Worshippers at Christ Church Georgetown in Washington, D.C., where at least one case has been confirmed, are on high alert. All services and meetings have been canceled until further notice. Some members of the congregation have also been asked to self-quarantine.

"This is a fluid situation. We continue to ask residents to stay home if they're sick," D.C. Mayor Muriel Bowser said.

Some churches across the country have adopted new rules to stop the spread of germs among their congregations.

"We are no longer exchanging what we call the kiss of peace, so there's no shaking hands, hugging. ... We're asking people not to connect with one another," Knipper said.

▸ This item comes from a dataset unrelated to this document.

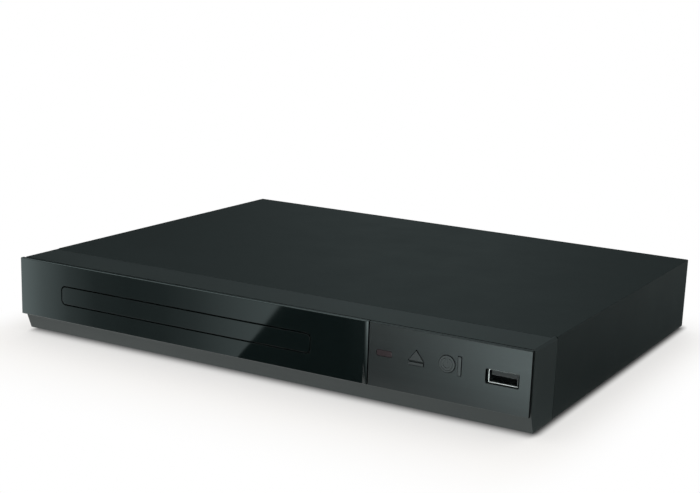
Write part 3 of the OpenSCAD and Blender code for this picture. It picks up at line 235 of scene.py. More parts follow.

Near Princeton University in New Jersey, Deacon Jim Knipper says that like many other U.S. Catholic churches, his church has removed its holy water fonts, stopped providing wine from a communal cup and asked churchgoers to avoid physical contact when possible.

Synagogues in New York, D.C. and other areas canceled celebrations in honor of the Jewish holiday Purim. Rabbis are also asking people not to kiss the Torah and to avoid physical contact with other congregants. Some are even opting to have virtual bar and bat mitzvahs.

And Muslim leaders are advising worshippers to bring their own prayer mats to mosque, avoid shaking hands and stay home if they feel under the weather.

Physical contact is often central to religious services. But Knipper says parishioners don't seem to mind breaking with tradition to keep each other healthy.

"The people have been very, very good about it. They understand it. There's been no complaints, there's been 100% adherence at all the masses I went to. People are like, OK, this is the world that we're in, this is what we have to do for now, these are temporary," Knipper said.